= Charles Bansley =

English poet

Charles Bansley (fl. 1548) was an English satirist and poet. He is best known for his pamphlet, A treatyse, shewing and declaring the pryde and abuse of women now a dayes, also referred to simply as Pryde and Abuse of Women (1550).

Bansley clearly wrote in the time of Henry VIII and Edward VI, but the dates of his birth and death are unknown. He is remarkable for a rhyming satire on the love of dress in women, which concludes with a benediction on the latter monarch, and commences with the line

Bo pepe what have I spyed!

There can be no doubt of Bansley's religious opinions. Speaking in his poem of the feminine love for light raiment, he says—

From Rome, from Rome, thys carkered pryde,
From Rome it came doubtles:
Away for shame wyth soch filthy baggage,
As smels of papery and develyshnes!

He also complains very seriously that foolish mothers made ‘Roman monsters’ of their children.
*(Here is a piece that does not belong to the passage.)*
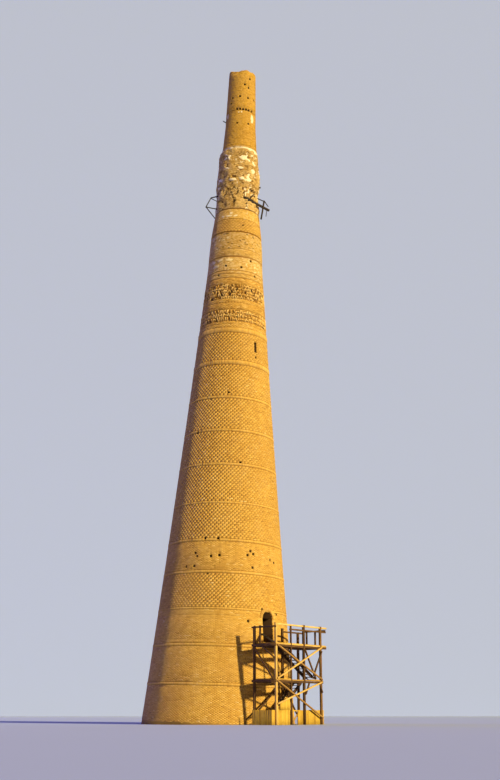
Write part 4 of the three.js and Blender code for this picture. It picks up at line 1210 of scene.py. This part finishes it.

Perhaps, it has been said, he was an unworthy and therefore justly rejected suitor, and revenged himself by this attack on the sex. But the attack is not wholesale, as he expressly excepts right worthy, sad, and plain women who walk in godly wise. Indeed, the whole satire is mainly directed against extravagant attire. Ritson says it was printed about 1540, but he erred by at least ten years. The title of his work, as it appears in a reprint from a unique copy in the British Museum, edited by J. P. Collier in the year 1841, is as follows: ‘A Treatyse shewing and declaring the pryde and abuse of women now a dayes:’ black letter, London (without date), probably about 1540, 4to.